Transgender judgments set new benchmarks

Two Labour Court judgments have set new benchmarks regarding unfair discrimination and the protection of the rights of transgender employees

Two Labour Court judgments this year have set new benchmarks regarding unfair discrimination and the protection of the rights of transgender employees, says a Financial Mail report.
Full Financial Mail report
Two labour court judgments have set new benchmarks regarding unfair discrimination and the protection of the rights of transgender employees.
Earlier this month, in the case Christine Ehlers vs Bohler Uddeholm Africa, Judge Ellem Francis ordered that the employee, Ehlers, be reinstated to the same position she had had at the time of her dismissal by the steel company.

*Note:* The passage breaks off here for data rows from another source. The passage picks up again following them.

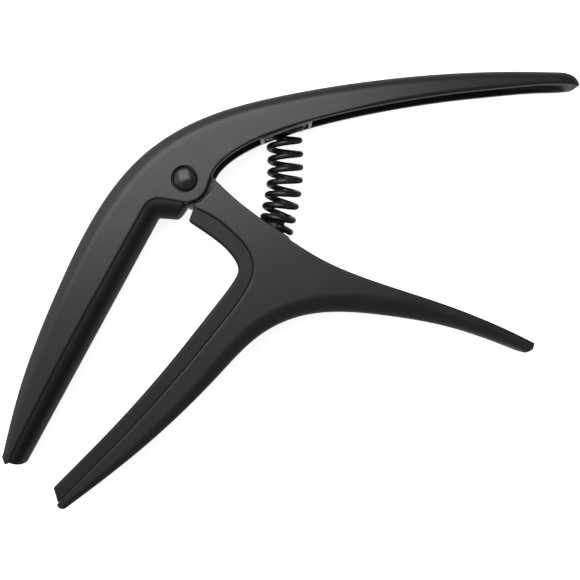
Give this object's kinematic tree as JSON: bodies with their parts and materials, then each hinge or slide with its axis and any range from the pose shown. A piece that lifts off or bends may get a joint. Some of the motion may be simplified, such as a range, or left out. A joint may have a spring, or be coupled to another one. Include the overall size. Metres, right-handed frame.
{
  "type": "guitar capo",
  "caption": "Spring clamp capo: two curved levers on one pivot, a straight and a curved rubber pad, and a compression spring that closes the jaws.",
  "frame": {"origin": "on the pivot axis, in the plane of the side that rests on the table", "axes": "+Z along the pivot axis, up from the table; +X from the pivot along the handles; +Y towards the upper lever's back"},
  "size_m": [0.1285, 0.0969, 0.015],
  "materials": {
    "coated_alloy": "satin black powder coat on die-cast alloy",
    "pad_rubber": "matt moulded silicone rubber",
    "spring_steel": "gloss black oxide over spring wire",
    "black_steel": "blackened steel, semi-gloss",
    "bare_alloy": "bare die-cast alloy, worn bright on its edges",
    "bearing_bronze": "plain sintered bronze",
    "washer_steel": "zinc-plated steel"
  },
  "bodies": {
    "upper": {"upper_lever": "coated_alloy", "fretboard_pad": "pad_rubber", "spring_seat": "bare_alloy", "main_spring": "spring_steel", "pivot_pin": "black_steel", "pivot_cap": "black_steel"},
    "lower": {"lower_lever": "coated_alloy", "neck_pad": "pad_rubber", "spring_post": "black_steel", "hub_bush": "bearing_bronze", "washer_front": "washer_steel", "washer_rear": "washer_steel"}
  },
  "joints": [
    {"name": "jaw_pivot", "type": "hinge", "parent": "upper", "child": "lower", "pos_m": [0, 0, 0], "axis": [0, 0, 1], "range_deg": [0, 20], "stiffness_Nm_per_rad": 8, "springref_deg": -3.44, "deforming": ["main_spring"]}
  ]
}
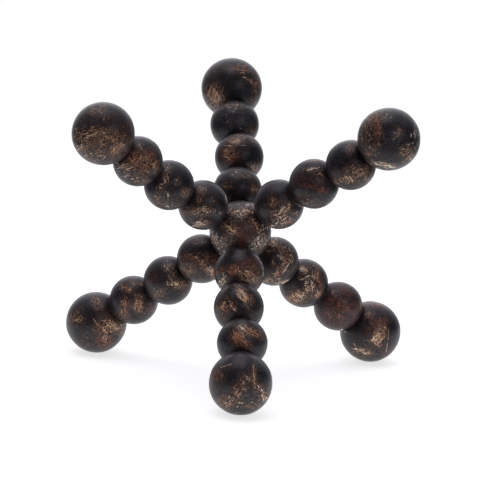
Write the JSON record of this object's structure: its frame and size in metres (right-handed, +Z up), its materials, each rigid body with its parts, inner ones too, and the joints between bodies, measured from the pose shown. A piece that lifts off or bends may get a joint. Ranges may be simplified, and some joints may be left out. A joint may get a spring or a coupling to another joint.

Ehlers, who was undergoing gender reassignment surgery from male to female, had two run-ins with colleagues at work, one of whom called her “immoral” because of the sex-change operation.

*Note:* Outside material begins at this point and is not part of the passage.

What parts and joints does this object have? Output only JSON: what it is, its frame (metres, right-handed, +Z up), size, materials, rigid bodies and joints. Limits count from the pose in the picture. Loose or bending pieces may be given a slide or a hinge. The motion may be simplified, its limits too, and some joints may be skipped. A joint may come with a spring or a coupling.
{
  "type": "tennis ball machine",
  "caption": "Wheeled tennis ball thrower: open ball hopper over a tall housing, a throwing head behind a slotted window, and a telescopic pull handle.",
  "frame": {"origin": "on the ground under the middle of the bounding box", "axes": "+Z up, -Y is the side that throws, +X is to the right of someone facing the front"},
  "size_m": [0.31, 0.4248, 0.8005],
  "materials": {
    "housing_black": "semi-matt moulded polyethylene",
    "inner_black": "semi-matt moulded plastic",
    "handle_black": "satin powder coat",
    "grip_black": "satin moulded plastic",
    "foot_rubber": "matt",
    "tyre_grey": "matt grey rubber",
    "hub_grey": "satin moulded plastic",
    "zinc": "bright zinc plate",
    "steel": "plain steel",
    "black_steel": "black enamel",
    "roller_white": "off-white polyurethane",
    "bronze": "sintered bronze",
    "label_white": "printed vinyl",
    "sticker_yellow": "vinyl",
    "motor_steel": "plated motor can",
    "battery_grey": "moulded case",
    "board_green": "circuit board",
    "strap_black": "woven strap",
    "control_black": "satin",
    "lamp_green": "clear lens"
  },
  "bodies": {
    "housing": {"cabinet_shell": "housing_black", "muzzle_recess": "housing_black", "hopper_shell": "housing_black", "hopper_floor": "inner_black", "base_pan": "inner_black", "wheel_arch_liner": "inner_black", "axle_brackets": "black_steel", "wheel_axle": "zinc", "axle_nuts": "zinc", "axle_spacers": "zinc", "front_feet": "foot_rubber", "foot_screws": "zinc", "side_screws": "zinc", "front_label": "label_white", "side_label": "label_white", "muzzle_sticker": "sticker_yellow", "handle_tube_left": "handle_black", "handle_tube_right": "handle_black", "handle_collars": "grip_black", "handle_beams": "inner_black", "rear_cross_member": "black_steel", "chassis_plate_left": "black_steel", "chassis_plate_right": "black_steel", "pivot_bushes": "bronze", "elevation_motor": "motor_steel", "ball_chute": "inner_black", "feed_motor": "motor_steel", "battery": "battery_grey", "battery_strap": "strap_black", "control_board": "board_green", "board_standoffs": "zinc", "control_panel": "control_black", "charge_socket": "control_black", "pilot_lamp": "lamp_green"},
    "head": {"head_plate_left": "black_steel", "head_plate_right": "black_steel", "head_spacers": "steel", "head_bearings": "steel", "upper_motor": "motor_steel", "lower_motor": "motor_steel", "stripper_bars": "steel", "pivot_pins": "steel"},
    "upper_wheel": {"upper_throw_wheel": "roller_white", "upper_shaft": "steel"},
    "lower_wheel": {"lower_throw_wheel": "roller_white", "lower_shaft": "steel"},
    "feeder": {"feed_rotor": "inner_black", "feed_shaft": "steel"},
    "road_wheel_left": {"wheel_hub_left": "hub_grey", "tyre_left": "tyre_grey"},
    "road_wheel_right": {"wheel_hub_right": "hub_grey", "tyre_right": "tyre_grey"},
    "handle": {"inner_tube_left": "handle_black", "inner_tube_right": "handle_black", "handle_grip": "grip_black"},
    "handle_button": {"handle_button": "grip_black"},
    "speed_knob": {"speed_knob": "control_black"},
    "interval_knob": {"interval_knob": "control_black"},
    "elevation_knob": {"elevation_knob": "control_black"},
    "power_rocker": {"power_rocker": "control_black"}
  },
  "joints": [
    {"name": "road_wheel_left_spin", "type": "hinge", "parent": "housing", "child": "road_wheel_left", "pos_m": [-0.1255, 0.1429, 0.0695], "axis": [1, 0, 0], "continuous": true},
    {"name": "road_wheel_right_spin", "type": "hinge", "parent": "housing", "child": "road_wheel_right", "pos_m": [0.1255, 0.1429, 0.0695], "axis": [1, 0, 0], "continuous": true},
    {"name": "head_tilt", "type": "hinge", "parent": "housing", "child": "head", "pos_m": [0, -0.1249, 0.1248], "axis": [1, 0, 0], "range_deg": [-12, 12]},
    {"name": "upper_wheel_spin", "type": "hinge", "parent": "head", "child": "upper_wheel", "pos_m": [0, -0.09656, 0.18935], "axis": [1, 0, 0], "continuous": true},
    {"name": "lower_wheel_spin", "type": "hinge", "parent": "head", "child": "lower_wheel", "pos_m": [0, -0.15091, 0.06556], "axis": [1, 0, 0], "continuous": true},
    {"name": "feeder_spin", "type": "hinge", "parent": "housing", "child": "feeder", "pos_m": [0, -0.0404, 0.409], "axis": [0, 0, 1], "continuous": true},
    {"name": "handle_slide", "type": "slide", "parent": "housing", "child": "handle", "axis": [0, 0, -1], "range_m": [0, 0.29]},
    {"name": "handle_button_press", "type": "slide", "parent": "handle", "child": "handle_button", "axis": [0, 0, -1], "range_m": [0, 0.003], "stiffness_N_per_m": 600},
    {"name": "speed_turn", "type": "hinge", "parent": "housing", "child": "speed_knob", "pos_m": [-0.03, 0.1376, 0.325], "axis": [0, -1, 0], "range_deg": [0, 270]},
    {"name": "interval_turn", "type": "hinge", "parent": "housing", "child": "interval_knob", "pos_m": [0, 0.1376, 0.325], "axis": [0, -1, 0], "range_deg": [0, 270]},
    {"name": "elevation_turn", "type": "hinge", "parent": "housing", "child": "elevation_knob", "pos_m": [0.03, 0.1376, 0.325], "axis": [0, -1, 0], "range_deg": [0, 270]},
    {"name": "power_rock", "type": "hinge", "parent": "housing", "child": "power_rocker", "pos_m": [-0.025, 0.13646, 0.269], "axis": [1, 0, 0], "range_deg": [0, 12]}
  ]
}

She was dismissed after refusing to take the company’s offer of a freelance sales position.
The judge ordered that Ehlers be given back pay and benefits for the period since her dismissal. The company has to apologise to her and report back to the court in three months about steps taken to prevent similar unfair discrimination.
Francis was the judge in a similar case earlier this year — Atkins vs Datacentrix (Pty) Ltd — in which an employee, IT technician Quinton Atkins, claimed that a job offer made to him by Datacentrix was withdrawn when he told the company he intended to undergo gender reassignment surgery.
However, the company said the termination was for dishonesty, as Atkins had failed to inform it about the surgery when he was interviewed for the job.
Francis found Atkins had not been dishonest, as he was not asked about the surgery during his interview, and said that since it was not relevant to the employer Atkins had had no duty to disclose it. The judge said the termination of Atkins’s employment contract without a hearing was automatically unfair in that it discriminated against him on the basis of sex and gender.
Shepstone & Wylie employment law associate Raoul Kissun says the cases deal for the first time with transgender issues in the workplace and reveal that employers are not clear about how to deal with them. He says it was significant that the court found that gender was not relevant to the ability of Atkins to do the job of an IT technician.
In the Ehlers case, Francis found it “appalling” that the company had had an agreement with her that she wore male clothes when consulting with clients. “This is reminiscent of the dark ages or our most recent past where there were job reservations and certain jobs were reserved for white people only, and white males in particular … it is shocking that there are still perceptions that only males can do certain jobs,” he said.